■ INSTRUCTIONS TO FOLLOW ■
Reproduce, word for word, every line from the first one down to the line containing "dome_power = 2.2; // [2:0.1:4]", and nothing else.

··· DATA PROVIDED ···

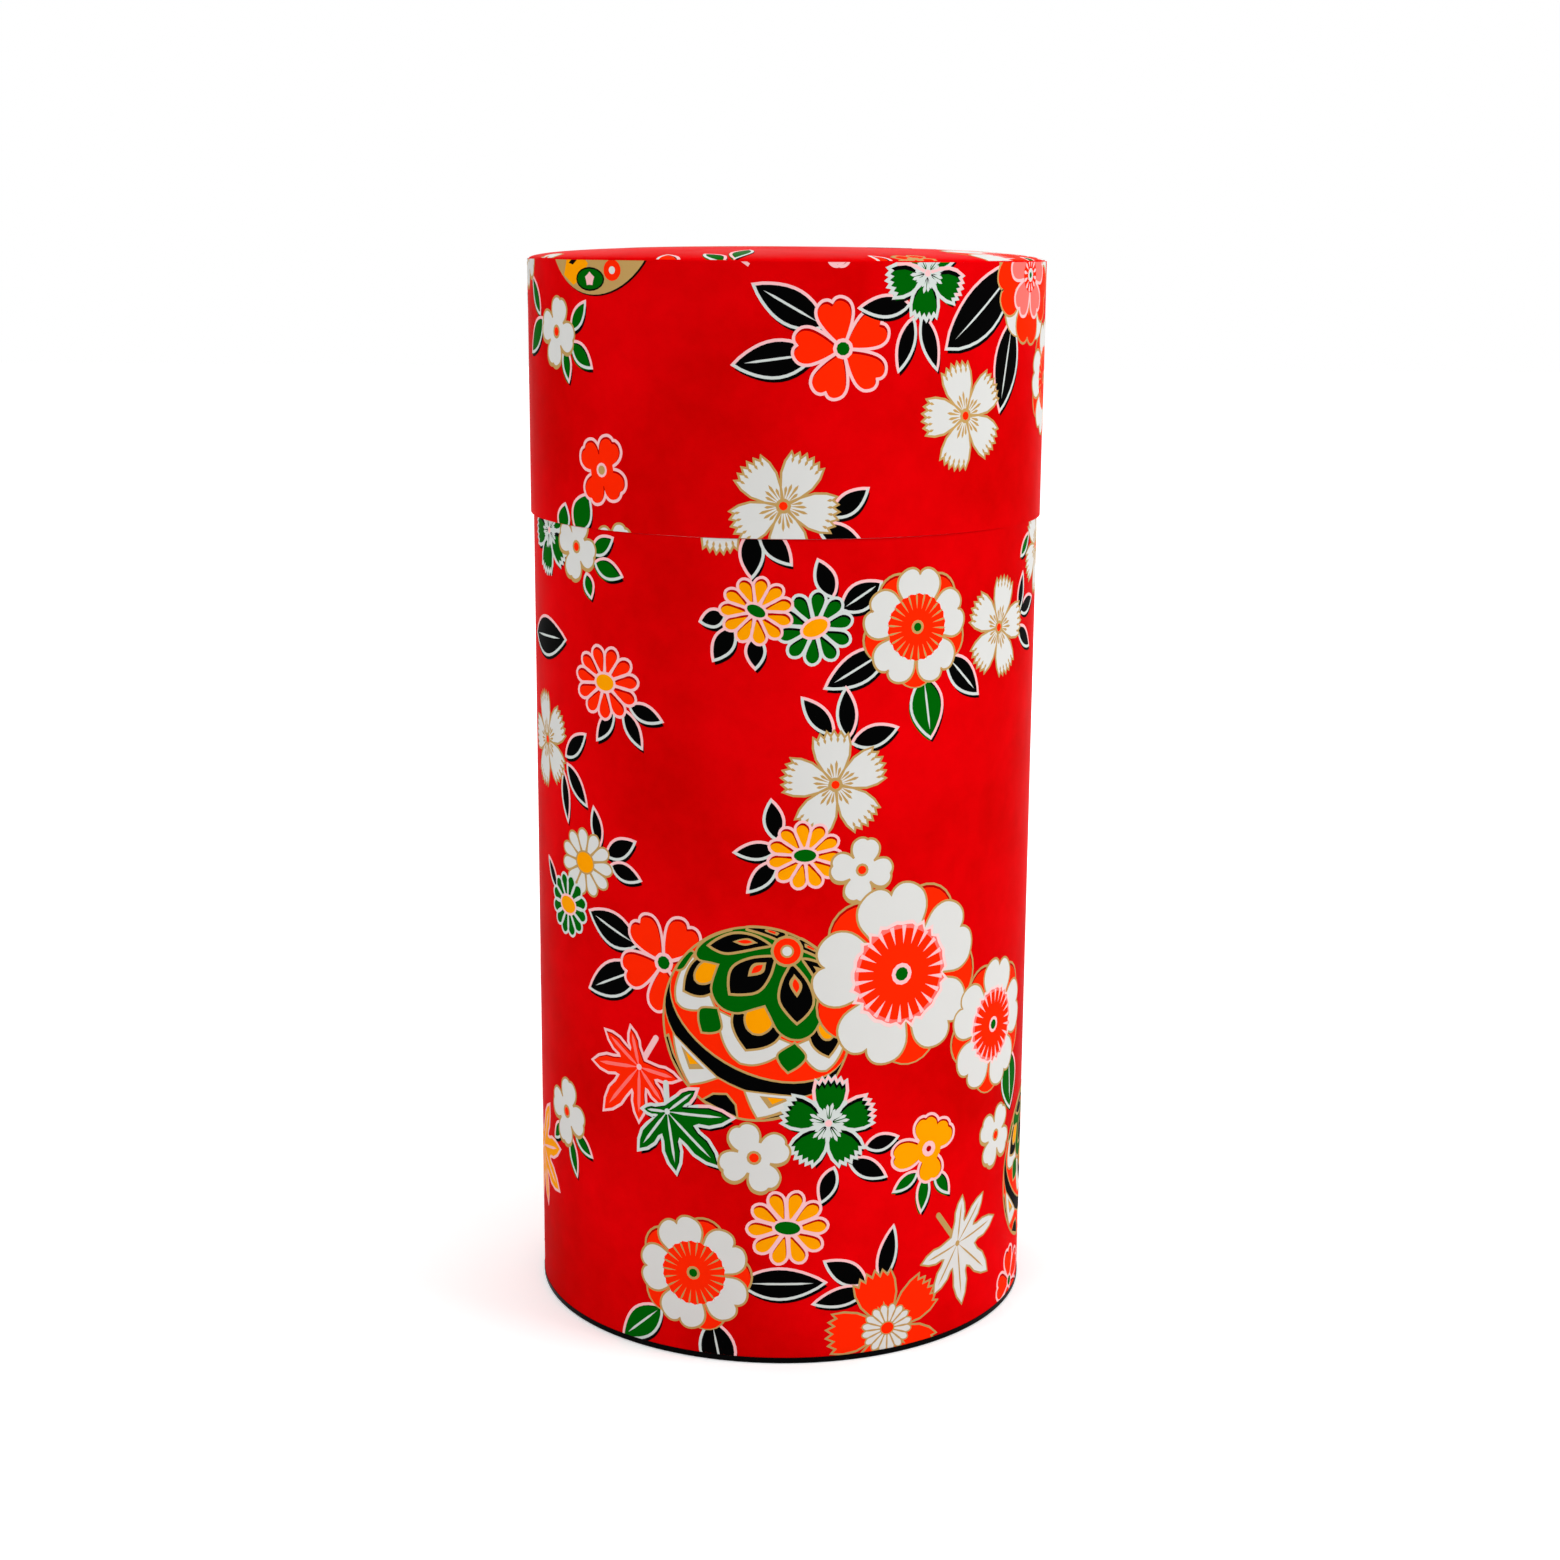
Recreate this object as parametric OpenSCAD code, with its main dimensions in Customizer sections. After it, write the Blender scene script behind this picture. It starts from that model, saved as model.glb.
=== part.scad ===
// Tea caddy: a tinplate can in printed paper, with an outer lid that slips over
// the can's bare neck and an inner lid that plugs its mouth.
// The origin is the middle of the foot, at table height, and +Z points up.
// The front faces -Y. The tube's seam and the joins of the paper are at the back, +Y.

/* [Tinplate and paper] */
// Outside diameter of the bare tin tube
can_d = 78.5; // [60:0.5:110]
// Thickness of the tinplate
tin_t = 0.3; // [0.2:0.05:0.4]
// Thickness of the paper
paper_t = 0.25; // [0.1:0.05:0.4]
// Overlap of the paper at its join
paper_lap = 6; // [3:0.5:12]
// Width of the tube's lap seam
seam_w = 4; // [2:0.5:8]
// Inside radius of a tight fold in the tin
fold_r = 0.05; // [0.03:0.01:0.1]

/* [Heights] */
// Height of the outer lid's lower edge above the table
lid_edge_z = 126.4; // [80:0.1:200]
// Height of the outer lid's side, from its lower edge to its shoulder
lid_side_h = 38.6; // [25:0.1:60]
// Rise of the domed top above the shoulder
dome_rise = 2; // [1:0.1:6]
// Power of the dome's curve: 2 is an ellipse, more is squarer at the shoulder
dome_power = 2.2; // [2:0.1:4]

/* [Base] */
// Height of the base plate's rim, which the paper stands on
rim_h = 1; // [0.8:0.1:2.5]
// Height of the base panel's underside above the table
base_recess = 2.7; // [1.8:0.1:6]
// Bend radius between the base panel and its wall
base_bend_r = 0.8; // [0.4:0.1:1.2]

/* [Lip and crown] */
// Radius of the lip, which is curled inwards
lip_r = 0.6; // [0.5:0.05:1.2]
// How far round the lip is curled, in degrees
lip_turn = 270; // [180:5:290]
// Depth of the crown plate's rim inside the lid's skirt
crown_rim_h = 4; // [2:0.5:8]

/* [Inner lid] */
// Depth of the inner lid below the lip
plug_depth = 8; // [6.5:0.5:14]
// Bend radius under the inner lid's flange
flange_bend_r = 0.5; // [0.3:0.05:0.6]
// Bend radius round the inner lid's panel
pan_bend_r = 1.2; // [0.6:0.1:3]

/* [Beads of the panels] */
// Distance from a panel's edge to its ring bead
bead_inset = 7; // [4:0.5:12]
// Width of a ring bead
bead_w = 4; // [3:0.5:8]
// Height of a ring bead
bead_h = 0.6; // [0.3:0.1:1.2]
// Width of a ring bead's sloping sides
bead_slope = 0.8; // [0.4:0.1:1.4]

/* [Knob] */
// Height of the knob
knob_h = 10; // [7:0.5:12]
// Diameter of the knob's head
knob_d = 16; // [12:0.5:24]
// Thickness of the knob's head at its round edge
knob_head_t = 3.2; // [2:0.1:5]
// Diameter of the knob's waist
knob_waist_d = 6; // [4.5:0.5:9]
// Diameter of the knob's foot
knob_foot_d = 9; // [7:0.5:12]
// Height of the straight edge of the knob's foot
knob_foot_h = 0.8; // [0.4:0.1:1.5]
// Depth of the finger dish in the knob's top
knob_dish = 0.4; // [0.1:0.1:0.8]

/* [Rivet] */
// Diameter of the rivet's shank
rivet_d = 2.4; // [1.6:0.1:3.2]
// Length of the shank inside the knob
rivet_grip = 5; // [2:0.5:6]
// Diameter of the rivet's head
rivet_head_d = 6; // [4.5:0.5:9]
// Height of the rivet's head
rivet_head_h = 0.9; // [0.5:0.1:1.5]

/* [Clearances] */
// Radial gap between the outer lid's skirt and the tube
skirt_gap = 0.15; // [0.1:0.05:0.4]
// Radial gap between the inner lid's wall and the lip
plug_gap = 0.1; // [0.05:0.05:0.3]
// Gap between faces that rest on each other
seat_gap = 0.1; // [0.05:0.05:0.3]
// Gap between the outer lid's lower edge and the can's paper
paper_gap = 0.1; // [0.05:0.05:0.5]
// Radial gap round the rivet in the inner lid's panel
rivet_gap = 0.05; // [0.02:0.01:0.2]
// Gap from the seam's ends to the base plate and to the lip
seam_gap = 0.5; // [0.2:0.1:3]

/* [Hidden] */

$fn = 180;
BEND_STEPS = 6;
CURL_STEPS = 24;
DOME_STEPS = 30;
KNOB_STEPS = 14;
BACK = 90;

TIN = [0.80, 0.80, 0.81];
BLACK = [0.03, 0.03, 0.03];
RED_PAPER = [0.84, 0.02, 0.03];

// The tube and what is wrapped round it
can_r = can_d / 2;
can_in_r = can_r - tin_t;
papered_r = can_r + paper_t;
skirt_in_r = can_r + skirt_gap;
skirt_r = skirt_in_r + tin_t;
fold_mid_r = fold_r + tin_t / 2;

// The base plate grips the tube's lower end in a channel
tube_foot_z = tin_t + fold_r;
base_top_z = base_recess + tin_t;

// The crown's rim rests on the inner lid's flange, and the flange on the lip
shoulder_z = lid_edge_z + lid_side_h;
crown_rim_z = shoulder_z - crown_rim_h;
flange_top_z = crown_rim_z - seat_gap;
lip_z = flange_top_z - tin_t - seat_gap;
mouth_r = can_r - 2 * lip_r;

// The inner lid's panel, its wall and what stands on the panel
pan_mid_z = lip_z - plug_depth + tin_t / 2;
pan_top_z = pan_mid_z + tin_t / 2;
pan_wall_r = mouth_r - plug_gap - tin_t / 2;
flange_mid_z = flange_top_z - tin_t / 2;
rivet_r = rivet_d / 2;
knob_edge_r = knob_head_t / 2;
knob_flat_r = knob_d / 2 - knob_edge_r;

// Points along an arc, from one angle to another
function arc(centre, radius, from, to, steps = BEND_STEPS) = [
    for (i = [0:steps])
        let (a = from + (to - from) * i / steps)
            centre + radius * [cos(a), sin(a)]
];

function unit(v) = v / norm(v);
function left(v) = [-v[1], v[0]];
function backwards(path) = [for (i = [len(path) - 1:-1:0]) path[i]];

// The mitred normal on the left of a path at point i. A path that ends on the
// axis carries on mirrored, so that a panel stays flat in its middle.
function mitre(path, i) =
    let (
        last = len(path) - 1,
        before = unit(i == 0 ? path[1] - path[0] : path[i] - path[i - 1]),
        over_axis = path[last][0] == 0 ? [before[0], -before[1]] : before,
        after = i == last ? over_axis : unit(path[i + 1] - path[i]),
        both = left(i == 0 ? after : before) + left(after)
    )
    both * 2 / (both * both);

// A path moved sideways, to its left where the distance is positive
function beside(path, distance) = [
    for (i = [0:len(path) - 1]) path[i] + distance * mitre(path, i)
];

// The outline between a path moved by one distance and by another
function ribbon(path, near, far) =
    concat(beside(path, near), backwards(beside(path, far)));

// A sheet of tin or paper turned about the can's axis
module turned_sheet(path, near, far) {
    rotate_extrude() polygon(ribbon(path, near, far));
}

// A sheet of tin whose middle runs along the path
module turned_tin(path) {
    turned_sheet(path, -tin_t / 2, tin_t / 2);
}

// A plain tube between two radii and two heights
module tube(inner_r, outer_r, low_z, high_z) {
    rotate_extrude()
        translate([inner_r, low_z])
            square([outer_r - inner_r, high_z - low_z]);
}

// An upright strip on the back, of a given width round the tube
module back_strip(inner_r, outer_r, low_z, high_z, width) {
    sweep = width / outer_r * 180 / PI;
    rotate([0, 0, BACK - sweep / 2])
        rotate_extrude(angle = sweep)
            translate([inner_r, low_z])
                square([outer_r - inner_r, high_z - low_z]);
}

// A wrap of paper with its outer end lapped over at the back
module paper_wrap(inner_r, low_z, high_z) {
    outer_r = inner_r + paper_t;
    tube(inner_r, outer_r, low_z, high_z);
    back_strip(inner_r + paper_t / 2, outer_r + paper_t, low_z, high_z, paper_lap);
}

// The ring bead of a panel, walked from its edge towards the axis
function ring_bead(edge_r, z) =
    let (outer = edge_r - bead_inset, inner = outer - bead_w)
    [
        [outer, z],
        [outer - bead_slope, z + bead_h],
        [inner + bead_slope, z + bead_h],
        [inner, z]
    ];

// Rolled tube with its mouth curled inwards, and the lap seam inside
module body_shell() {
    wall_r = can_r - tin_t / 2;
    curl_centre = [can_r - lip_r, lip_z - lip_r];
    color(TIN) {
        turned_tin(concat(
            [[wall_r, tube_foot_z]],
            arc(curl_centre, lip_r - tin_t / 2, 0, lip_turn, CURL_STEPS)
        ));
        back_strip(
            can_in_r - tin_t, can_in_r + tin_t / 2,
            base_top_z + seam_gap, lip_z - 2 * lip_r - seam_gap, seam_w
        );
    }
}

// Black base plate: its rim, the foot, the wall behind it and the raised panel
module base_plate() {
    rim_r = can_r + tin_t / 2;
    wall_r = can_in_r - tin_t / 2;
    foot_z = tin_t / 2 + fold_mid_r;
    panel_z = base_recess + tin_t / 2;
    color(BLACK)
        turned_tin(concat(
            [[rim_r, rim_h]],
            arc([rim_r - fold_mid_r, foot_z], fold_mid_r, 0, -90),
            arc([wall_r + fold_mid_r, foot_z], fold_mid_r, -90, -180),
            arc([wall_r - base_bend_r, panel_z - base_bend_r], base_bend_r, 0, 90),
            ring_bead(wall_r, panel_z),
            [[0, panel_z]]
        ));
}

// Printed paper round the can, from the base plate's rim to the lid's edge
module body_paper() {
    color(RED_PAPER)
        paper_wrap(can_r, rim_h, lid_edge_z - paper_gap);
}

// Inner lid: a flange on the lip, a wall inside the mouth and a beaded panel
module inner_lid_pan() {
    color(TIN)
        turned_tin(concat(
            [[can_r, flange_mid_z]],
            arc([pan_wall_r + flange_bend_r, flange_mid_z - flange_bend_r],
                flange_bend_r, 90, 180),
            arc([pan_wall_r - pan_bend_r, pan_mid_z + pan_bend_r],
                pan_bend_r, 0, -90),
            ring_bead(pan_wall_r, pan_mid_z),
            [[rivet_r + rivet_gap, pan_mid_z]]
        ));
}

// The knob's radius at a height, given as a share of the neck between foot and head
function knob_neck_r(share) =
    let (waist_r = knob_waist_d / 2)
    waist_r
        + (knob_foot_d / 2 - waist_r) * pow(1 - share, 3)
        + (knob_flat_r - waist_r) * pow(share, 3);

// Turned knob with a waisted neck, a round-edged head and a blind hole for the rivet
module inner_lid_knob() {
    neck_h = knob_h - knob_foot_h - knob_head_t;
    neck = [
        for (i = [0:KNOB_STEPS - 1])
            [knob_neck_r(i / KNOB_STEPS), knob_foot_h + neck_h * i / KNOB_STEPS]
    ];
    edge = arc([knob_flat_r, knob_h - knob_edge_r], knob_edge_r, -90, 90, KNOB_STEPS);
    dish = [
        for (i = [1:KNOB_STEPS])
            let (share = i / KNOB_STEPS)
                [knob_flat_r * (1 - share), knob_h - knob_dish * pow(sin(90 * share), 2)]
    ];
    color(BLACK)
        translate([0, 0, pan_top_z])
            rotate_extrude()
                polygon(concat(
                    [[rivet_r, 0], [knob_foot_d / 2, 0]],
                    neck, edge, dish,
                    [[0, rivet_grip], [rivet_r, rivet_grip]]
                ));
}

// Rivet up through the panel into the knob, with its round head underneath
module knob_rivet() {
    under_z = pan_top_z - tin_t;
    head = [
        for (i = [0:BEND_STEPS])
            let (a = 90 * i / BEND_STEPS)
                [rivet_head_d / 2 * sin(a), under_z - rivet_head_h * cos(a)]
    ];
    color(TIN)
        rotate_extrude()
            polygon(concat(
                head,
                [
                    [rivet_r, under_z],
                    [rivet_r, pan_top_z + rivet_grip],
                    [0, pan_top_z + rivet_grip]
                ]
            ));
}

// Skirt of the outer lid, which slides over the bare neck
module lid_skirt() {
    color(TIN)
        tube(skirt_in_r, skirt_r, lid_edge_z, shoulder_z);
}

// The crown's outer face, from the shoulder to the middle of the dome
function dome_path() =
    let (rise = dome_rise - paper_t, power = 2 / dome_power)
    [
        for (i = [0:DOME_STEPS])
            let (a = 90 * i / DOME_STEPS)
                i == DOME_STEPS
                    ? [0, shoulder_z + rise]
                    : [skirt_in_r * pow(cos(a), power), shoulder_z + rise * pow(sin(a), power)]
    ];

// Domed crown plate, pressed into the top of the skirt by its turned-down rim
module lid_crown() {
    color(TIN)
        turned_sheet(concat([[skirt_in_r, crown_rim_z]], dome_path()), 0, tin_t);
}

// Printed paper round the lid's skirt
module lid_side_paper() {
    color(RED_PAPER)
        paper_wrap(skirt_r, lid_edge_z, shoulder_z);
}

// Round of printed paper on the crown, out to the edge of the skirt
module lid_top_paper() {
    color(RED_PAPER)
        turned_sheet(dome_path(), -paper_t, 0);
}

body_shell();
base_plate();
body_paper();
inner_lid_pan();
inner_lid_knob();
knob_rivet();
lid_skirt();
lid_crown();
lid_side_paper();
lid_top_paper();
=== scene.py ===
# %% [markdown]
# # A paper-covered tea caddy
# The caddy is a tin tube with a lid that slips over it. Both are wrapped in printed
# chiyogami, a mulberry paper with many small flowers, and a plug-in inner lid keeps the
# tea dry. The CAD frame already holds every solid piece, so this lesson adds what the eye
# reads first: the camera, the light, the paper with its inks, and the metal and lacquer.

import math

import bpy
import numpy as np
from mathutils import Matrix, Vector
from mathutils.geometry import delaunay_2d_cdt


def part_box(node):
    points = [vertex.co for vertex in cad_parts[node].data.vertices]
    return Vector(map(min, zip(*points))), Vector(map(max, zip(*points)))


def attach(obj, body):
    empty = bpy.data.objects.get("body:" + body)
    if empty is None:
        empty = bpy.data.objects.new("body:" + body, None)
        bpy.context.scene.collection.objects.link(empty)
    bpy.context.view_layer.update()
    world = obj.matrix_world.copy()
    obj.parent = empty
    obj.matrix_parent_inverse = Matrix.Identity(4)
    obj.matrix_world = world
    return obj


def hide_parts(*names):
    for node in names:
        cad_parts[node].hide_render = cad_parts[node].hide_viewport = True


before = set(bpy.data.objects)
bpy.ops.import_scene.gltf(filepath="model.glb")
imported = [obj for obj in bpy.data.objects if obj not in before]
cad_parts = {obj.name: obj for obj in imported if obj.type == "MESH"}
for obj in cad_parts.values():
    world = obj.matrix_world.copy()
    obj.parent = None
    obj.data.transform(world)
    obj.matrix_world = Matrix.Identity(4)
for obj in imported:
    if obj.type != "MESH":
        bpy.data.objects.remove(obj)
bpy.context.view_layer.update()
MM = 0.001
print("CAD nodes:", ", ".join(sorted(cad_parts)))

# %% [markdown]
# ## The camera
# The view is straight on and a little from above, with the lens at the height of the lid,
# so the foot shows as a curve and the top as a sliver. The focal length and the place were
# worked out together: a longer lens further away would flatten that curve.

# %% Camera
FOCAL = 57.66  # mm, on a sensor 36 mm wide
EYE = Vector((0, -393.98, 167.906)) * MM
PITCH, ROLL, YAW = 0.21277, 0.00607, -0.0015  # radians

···

■ TASK ANSWER ■
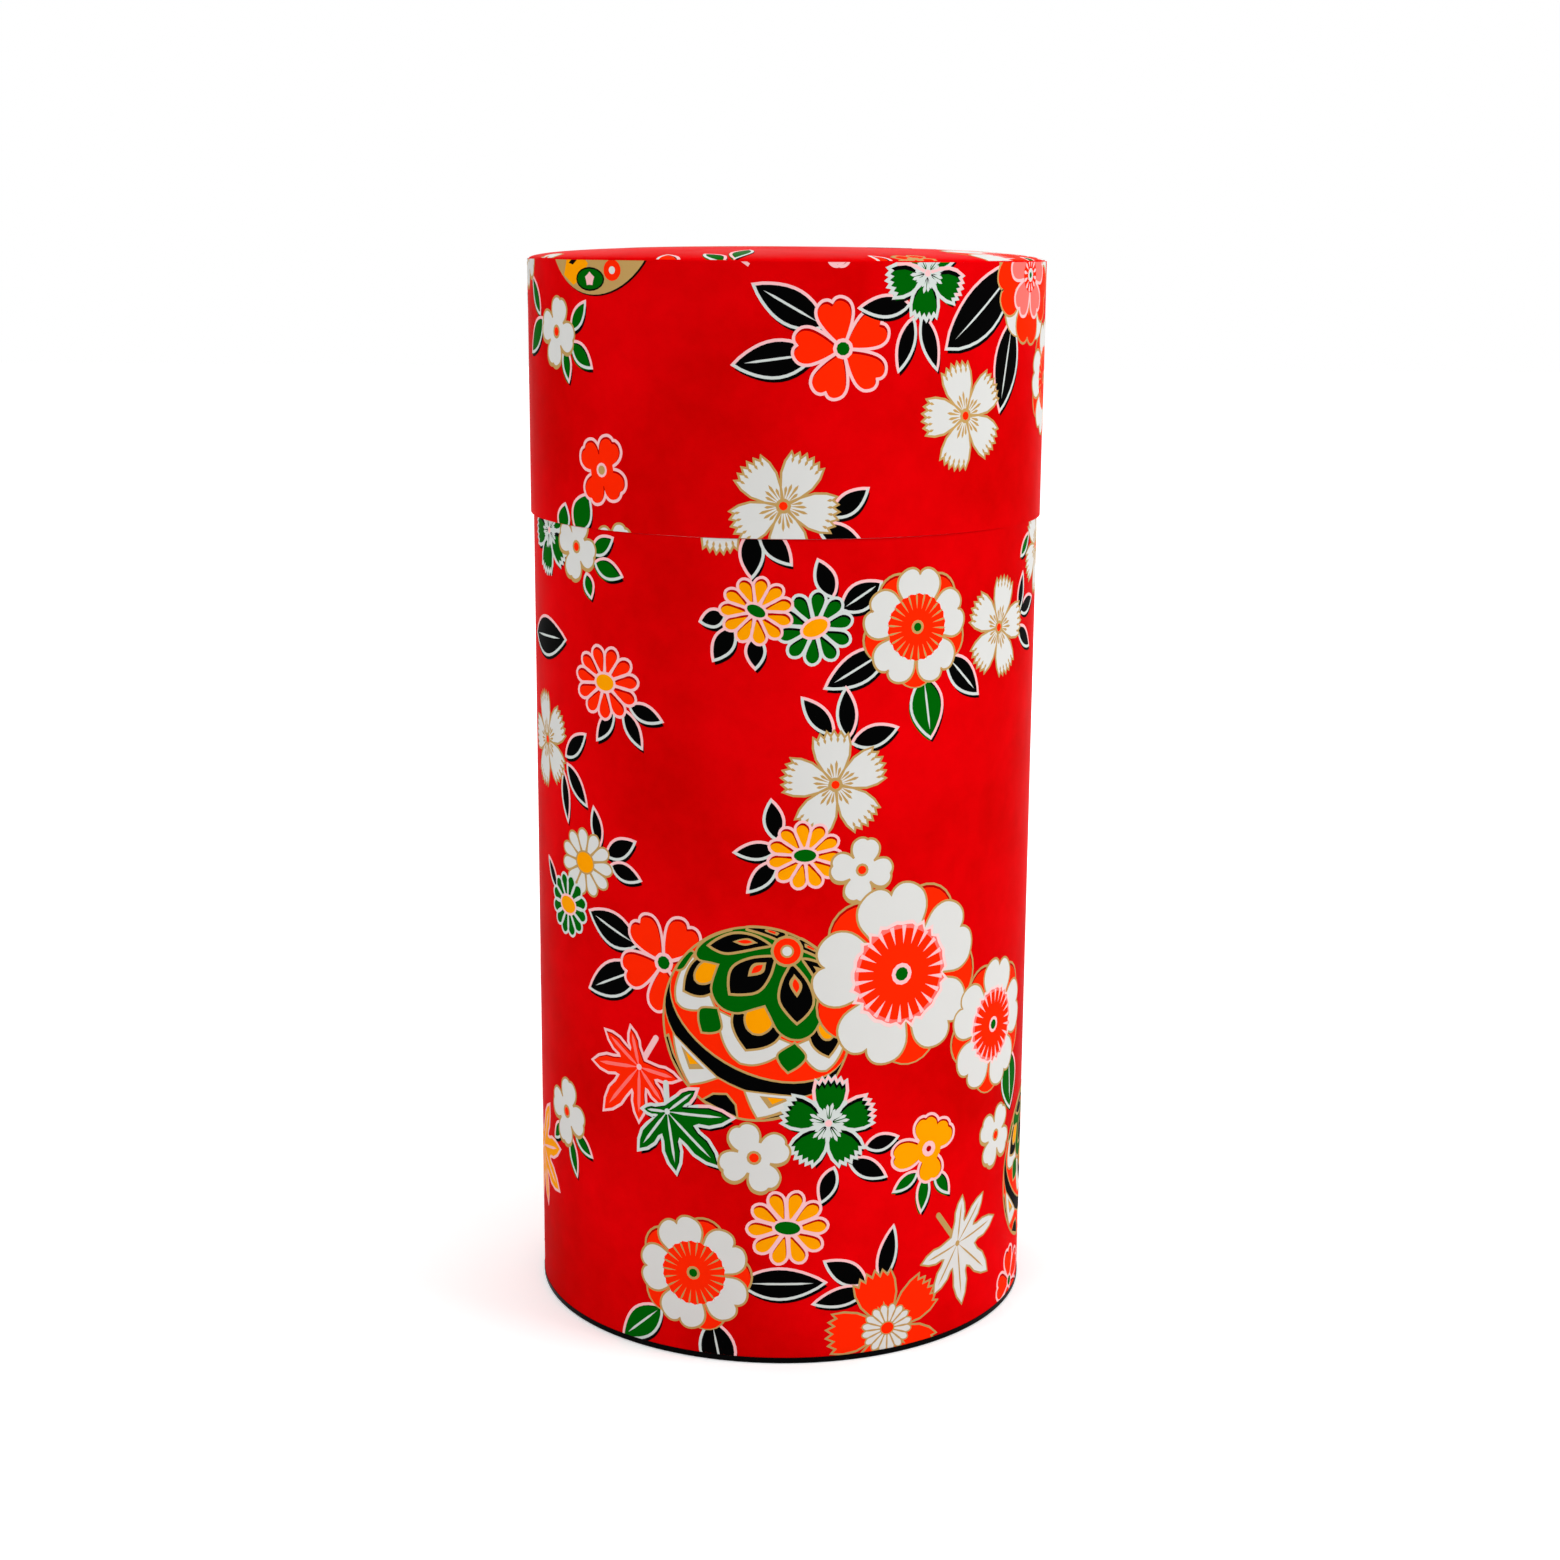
Recreate this object as parametric OpenSCAD code, with its main dimensions in Customizer sections. After it, write the Blender scene script behind this picture. It starts from that model, saved as model.glb.
=== part.scad ===
// Tea caddy: a tinplate can in printed paper, with an outer lid that slips over
// the can's bare neck and an inner lid that plugs its mouth.
// The origin is the middle of the foot, at table height, and +Z points up.
// The front faces -Y. The tube's seam and the joins of the paper are at the back, +Y.

/* [Tinplate and paper] */
// Outside diameter of the bare tin tube
can_d = 78.5; // [60:0.5:110]
// Thickness of the tinplate
tin_t = 0.3; // [0.2:0.05:0.4]
// Thickness of the paper
paper_t = 0.25; // [0.1:0.05:0.4]
// Overlap of the paper at its join
paper_lap = 6; // [3:0.5:12]
// Width of the tube's lap seam
seam_w = 4; // [2:0.5:8]
// Inside radius of a tight fold in the tin
fold_r = 0.05; // [0.03:0.01:0.1]

/* [Heights] */
// Height of the outer lid's lower edge above the table
lid_edge_z = 126.4; // [80:0.1:200]
// Height of the outer lid's side, from its lower edge to its shoulder
lid_side_h = 38.6; // [25:0.1:60]
// Rise of the domed top above the shoulder
dome_rise = 2; // [1:0.1:6]
// Power of the dome's curve: 2 is an ellipse, more is squarer at the shoulder
dome_power = 2.2; // [2:0.1:4]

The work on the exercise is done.